CAD and scene scripts:
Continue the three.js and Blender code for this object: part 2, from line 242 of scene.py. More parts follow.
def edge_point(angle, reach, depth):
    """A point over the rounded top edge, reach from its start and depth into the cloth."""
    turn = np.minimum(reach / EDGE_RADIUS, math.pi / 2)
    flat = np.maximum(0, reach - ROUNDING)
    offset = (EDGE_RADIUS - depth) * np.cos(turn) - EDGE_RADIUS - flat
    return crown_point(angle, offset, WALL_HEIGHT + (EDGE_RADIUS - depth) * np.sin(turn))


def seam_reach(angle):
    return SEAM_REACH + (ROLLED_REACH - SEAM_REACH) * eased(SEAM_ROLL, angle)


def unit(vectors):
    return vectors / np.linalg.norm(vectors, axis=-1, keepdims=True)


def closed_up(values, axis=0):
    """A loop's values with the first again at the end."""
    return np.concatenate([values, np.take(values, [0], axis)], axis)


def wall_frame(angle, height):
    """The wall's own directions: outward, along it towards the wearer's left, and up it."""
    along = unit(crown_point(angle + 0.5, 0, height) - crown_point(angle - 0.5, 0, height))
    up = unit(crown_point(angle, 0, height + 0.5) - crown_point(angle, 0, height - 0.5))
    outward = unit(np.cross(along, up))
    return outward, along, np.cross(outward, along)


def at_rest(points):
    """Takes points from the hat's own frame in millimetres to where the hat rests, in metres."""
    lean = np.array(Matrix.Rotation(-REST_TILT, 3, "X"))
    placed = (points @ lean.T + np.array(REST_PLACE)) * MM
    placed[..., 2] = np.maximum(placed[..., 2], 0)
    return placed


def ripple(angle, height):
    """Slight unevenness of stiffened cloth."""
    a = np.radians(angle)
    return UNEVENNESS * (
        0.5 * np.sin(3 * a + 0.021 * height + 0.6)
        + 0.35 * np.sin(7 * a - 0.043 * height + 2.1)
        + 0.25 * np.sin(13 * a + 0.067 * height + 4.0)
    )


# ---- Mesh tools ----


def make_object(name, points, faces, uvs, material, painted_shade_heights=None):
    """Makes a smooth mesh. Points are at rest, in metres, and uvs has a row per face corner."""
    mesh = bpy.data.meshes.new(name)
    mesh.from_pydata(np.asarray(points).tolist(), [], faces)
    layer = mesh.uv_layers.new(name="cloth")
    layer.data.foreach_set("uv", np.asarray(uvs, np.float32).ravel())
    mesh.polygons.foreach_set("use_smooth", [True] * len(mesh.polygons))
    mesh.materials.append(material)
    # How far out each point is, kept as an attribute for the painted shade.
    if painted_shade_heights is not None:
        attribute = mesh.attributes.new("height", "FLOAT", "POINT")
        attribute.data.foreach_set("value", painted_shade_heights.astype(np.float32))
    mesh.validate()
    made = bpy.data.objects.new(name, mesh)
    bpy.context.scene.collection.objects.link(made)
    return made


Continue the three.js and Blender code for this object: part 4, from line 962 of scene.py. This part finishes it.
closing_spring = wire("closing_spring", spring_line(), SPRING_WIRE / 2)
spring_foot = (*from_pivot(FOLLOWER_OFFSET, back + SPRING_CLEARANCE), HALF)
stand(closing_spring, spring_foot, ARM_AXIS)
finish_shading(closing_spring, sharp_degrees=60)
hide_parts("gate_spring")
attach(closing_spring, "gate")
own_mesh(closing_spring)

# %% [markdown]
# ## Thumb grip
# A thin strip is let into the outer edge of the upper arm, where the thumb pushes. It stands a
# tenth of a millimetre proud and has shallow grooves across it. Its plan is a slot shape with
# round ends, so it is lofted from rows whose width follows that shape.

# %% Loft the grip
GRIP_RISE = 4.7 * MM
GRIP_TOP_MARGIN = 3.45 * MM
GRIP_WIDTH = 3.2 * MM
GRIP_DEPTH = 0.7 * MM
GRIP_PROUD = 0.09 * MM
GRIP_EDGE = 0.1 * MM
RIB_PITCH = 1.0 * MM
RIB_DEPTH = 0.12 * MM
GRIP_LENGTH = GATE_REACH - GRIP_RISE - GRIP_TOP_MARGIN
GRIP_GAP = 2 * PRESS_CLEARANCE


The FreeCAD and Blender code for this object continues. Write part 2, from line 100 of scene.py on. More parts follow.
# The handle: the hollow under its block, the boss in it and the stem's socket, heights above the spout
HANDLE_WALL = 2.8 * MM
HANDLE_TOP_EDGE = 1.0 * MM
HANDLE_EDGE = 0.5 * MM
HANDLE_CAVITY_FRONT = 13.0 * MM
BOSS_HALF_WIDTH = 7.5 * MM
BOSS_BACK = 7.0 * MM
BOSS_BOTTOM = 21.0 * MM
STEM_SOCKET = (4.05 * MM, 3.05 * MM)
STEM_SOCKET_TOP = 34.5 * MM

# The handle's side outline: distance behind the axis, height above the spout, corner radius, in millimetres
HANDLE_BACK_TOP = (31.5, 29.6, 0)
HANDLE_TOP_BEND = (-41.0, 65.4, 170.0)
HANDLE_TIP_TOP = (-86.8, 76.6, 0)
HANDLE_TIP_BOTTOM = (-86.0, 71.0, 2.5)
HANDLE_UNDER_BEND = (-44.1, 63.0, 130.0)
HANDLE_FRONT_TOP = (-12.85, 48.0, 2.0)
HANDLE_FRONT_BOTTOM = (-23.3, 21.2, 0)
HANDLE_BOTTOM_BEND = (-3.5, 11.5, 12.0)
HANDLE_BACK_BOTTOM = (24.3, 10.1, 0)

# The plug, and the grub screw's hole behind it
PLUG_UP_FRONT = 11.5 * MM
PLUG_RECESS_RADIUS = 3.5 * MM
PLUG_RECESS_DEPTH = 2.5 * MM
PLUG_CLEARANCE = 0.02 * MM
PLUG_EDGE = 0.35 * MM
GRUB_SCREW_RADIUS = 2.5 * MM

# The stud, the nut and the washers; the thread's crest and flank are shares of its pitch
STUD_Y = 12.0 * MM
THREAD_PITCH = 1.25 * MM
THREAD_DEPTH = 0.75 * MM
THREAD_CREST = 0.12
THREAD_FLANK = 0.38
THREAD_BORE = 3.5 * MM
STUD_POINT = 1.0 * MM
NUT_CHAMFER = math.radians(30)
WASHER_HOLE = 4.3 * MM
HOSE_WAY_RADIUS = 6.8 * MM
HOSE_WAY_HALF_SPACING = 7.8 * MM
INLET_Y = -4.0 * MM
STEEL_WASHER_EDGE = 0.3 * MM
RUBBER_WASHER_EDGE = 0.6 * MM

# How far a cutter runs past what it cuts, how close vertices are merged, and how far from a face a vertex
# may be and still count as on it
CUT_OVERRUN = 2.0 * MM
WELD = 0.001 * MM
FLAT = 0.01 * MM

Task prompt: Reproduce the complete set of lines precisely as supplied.

Solution for this problem:
Continue the three.js and Blender code for this object: part 2, from line 242 of scene.py. More parts follow.
def edge_point(angle, reach, depth):
    """A point over the rounded top edge, reach from its start and depth into the cloth."""
    turn = np.minimum(reach / EDGE_RADIUS, math.pi / 2)
    flat = np.maximum(0, reach - ROUNDING)
    offset = (EDGE_RADIUS - depth) * np.cos(turn) - EDGE_RADIUS - flat
    return crown_point(angle, offset, WALL_HEIGHT + (EDGE_RADIUS - depth) * np.sin(turn))


def seam_reach(angle):
    return SEAM_REACH + (ROLLED_REACH - SEAM_REACH) * eased(SEAM_ROLL, angle)


def unit(vectors):
    return vectors / np.linalg.norm(vectors, axis=-1, keepdims=True)


def closed_up(values, axis=0):
    """A loop's values with the first again at the end."""
    return np.concatenate([values, np.take(values, [0], axis)], axis)


def wall_frame(angle, height):
    """The wall's own directions: outward, along it towards the wearer's left, and up it."""
    along = unit(crown_point(angle + 0.5, 0, height) - crown_point(angle - 0.5, 0, height))
    up = unit(crown_point(angle, 0, height + 0.5) - crown_point(angle, 0, height - 0.5))
    outward = unit(np.cross(along, up))
    return outward, along, np.cross(outward, along)


def at_rest(points):
    """Takes points from the hat's own frame in millimetres to where the hat rests, in metres."""
    lean = np.array(Matrix.Rotation(-REST_TILT, 3, "X"))
    placed = (points @ lean.T + np.array(REST_PLACE)) * MM
    placed[..., 2] = np.maximum(placed[..., 2], 0)
    return placed


def ripple(angle, height):
    """Slight unevenness of stiffened cloth."""
    a = np.radians(angle)
    return UNEVENNESS * (
        0.5 * np.sin(3 * a + 0.021 * height + 0.6)
        + 0.35 * np.sin(7 * a - 0.043 * height + 2.1)
        + 0.25 * np.sin(13 * a + 0.067 * height + 4.0)
    )


# ---- Mesh tools ----


def make_object(name, points, faces, uvs, material, painted_shade_heights=None):
    """Makes a smooth mesh. Points are at rest, in metres, and uvs has a row per face corner."""
    mesh = bpy.data.meshes.new(name)
    mesh.from_pydata(np.asarray(points).tolist(), [], faces)
    layer = mesh.uv_layers.new(name="cloth")
    layer.data.foreach_set("uv", np.asarray(uvs, np.float32).ravel())
    mesh.polygons.foreach_set("use_smooth", [True] * len(mesh.polygons))
    mesh.materials.append(material)
    # How far out each point is, kept as an attribute for the painted shade.
    if painted_shade_heights is not None:
        attribute = mesh.attributes.new("height", "FLOAT", "POINT")
        attribute.data.foreach_set("value", painted_shade_heights.astype(np.float32))
    mesh.validate()
    made = bpy.data.objects.new(name, mesh)
    bpy.context.scene.collection.objects.link(made)
    return made


Continue the three.js and Blender code for this object: part 4, from line 962 of scene.py. This part finishes it.
closing_spring = wire("closing_spring", spring_line(), SPRING_WIRE / 2)
spring_foot = (*from_pivot(FOLLOWER_OFFSET, back + SPRING_CLEARANCE), HALF)
stand(closing_spring, spring_foot, ARM_AXIS)
finish_shading(closing_spring, sharp_degrees=60)
hide_parts("gate_spring")
attach(closing_spring, "gate")
own_mesh(closing_spring)

# %% [markdown]
# ## Thumb grip
# A thin strip is let into the outer edge of the upper arm, where the thumb pushes. It stands a
# tenth of a millimetre proud and has shallow grooves across it. Its plan is a slot shape with
# round ends, so it is lofted from rows whose width follows that shape.

# %% Loft the grip
GRIP_RISE = 4.7 * MM
GRIP_TOP_MARGIN = 3.45 * MM
GRIP_WIDTH = 3.2 * MM
GRIP_DEPTH = 0.7 * MM
GRIP_PROUD = 0.09 * MM
GRIP_EDGE = 0.1 * MM
RIB_PITCH = 1.0 * MM
RIB_DEPTH = 0.12 * MM
GRIP_LENGTH = GATE_REACH - GRIP_RISE - GRIP_TOP_MARGIN
GRIP_GAP = 2 * PRESS_CLEARANCE


The FreeCAD and Blender code for this object continues. Write part 2, from line 100 of scene.py on. More parts follow.
# The handle: the hollow under its block, the boss in it and the stem's socket, heights above the spout
HANDLE_WALL = 2.8 * MM
HANDLE_TOP_EDGE = 1.0 * MM
HANDLE_EDGE = 0.5 * MM
HANDLE_CAVITY_FRONT = 13.0 * MM
BOSS_HALF_WIDTH = 7.5 * MM
BOSS_BACK = 7.0 * MM
BOSS_BOTTOM = 21.0 * MM
STEM_SOCKET = (4.05 * MM, 3.05 * MM)
STEM_SOCKET_TOP = 34.5 * MM

# The handle's side outline: distance behind the axis, height above the spout, corner radius, in millimetres
HANDLE_BACK_TOP = (31.5, 29.6, 0)
HANDLE_TOP_BEND = (-41.0, 65.4, 170.0)
HANDLE_TIP_TOP = (-86.8, 76.6, 0)
HANDLE_TIP_BOTTOM = (-86.0, 71.0, 2.5)
HANDLE_UNDER_BEND = (-44.1, 63.0, 130.0)
HANDLE_FRONT_TOP = (-12.85, 48.0, 2.0)
HANDLE_FRONT_BOTTOM = (-23.3, 21.2, 0)
HANDLE_BOTTOM_BEND = (-3.5, 11.5, 12.0)
HANDLE_BACK_BOTTOM = (24.3, 10.1, 0)

# The plug, and the grub screw's hole behind it
PLUG_UP_FRONT = 11.5 * MM
PLUG_RECESS_RADIUS = 3.5 * MM
PLUG_RECESS_DEPTH = 2.5 * MM
PLUG_CLEARANCE = 0.02 * MM
PLUG_EDGE = 0.35 * MM
GRUB_SCREW_RADIUS = 2.5 * MM

# The stud, the nut and the washers; the thread's crest and flank are shares of its pitch
STUD_Y = 12.0 * MM
THREAD_PITCH = 1.25 * MM
THREAD_DEPTH = 0.75 * MM
THREAD_CREST = 0.12
THREAD_FLANK = 0.38
THREAD_BORE = 3.5 * MM
STUD_POINT = 1.0 * MM
NUT_CHAMFER = math.radians(30)
WASHER_HOLE = 4.3 * MM
HOSE_WAY_RADIUS = 6.8 * MM
HOSE_WAY_HALF_SPACING = 7.8 * MM
INLET_Y = -4.0 * MM
STEEL_WASHER_EDGE = 0.3 * MM
RUBBER_WASHER_EDGE = 0.6 * MM

# How far a cutter runs past what it cuts, how close vertices are merged, and how far from a face a vertex
# may be and still count as on it
CUT_OVERRUN = 2.0 * MM
WELD = 0.001 * MM
FLAT = 0.01 * MM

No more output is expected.